Since monthly fees are generally less than health insurance premiums, members can save money on those costs, says Medi-Share’s Gardner.
“Because it’s so much less expensive, I can be a good steward of my finances and set some money aside,” he says.
Health care sharing ministries aren’t required to cover preexisting conditions.
As a result, “a lot of these plans have waiting periods or limitations” on them, says Coffman.
You may have to wait one to three years — or longer — to be reimbursed for preexisting conditions. And you may face a limit on reimbursement.
Providers ‘willing to take cash’
Medi-Share has a network of providers with which it has negotiated rates, though members are not limited to it, Gardner says.
Samaritan does not have such a network.
“Patients are treated by providers as cash pay,” Lansberry says. “Members make their own choice.”
In these cases, if you have a doctor you want to keep, would she be willing to see you as a cash customer?
“We’ve never had trouble with members losing their doctors,” Lansberry says. “Doctors are almost always willing to take cash.”
But remember: You may have to cover the entire cost of the bill and wait for reimbursement.

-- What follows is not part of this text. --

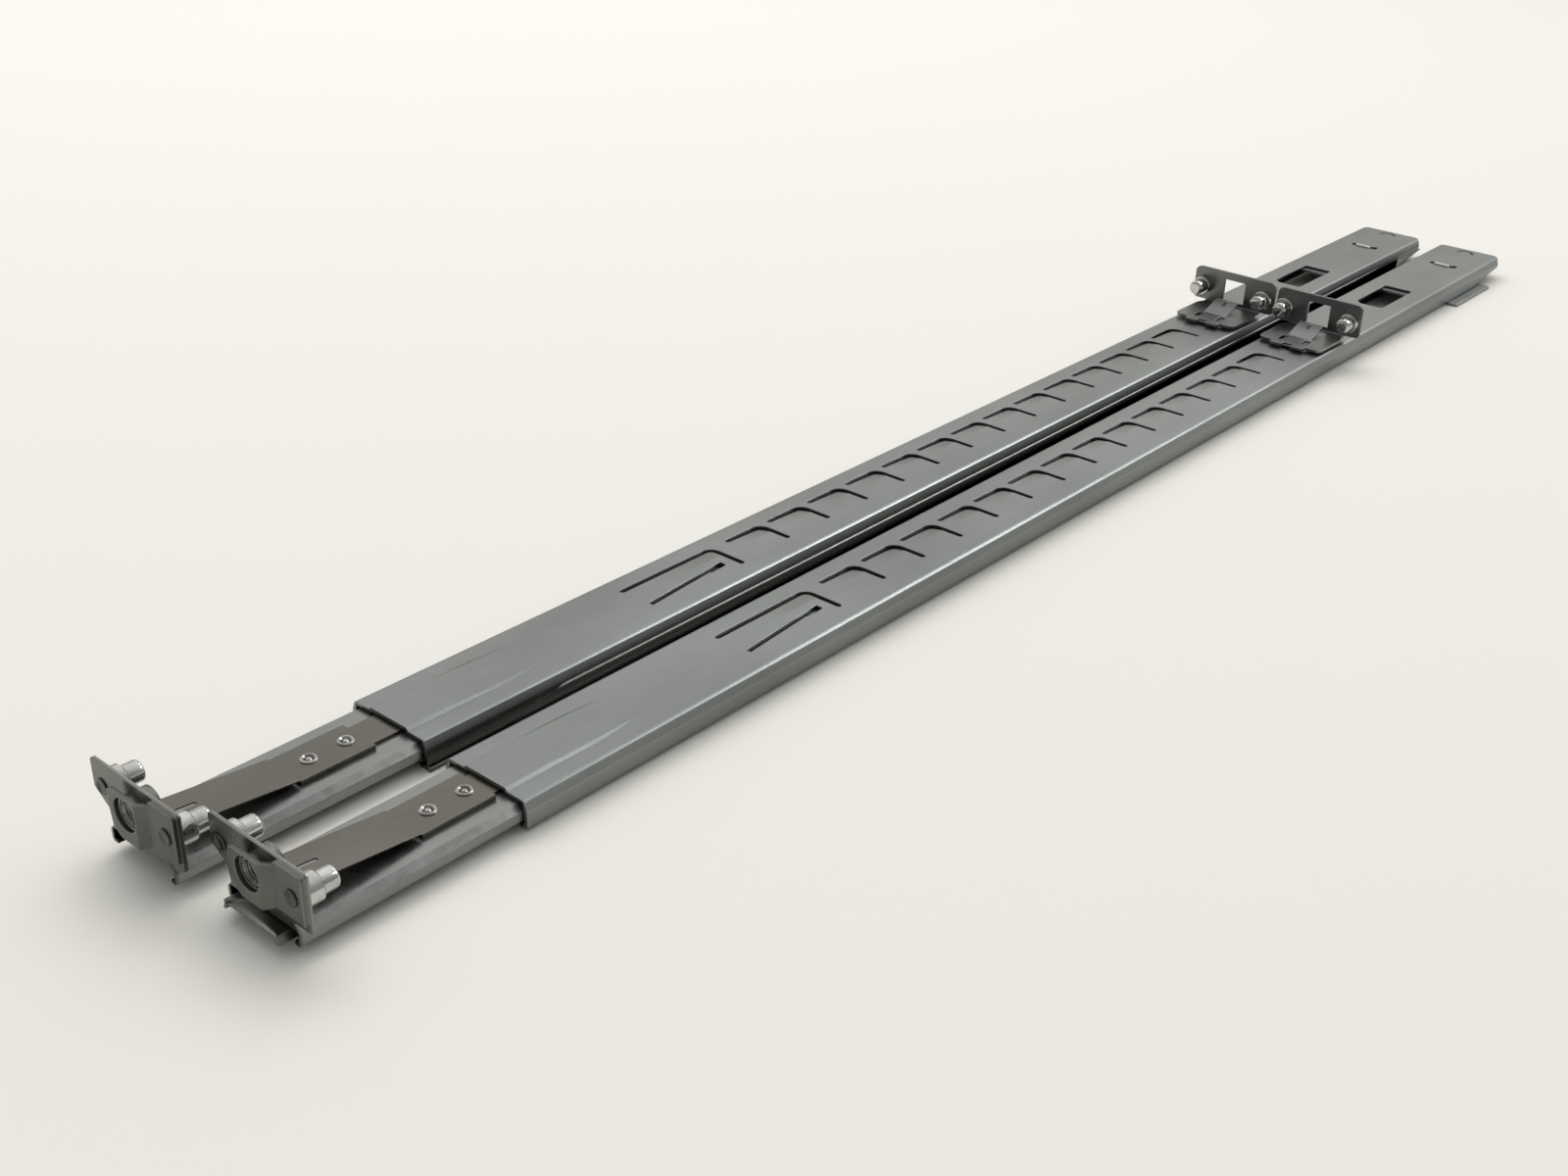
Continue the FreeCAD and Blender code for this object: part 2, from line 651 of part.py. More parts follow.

“Should you have to be hospitalized, could you afford it upfront?” Corlette asks.
The ministries encourage you to negotiate for lower prices with providers, though they usually go to the bargaining table for you when the bills are large.
Right to appeal
Health care sharing ministries are not regulated by government agencies that oversee commercial health insurance.
If you don’t agree with how much you’re being reimbursed — or whether you’re being reimbursed at all — your only recourse will likely be an internal appeals process.
State regulatory agencies wouldn’t have any power to help you, says Janice Rocco, deputy insurance commissioner at the California Department of Insurance.
We “encourage people to obtain commercial health insurance, which they know they can count on, if they have a serious health crisis in the future,” she says.
Estacio hasn’t had to request reimbursement from his health care ministry yet, and he has money set aside for health care expenses that wouldn’t be eligible for reimbursement.
But he’s not worried.
“I’m confident,” he says. “I have faith in it.”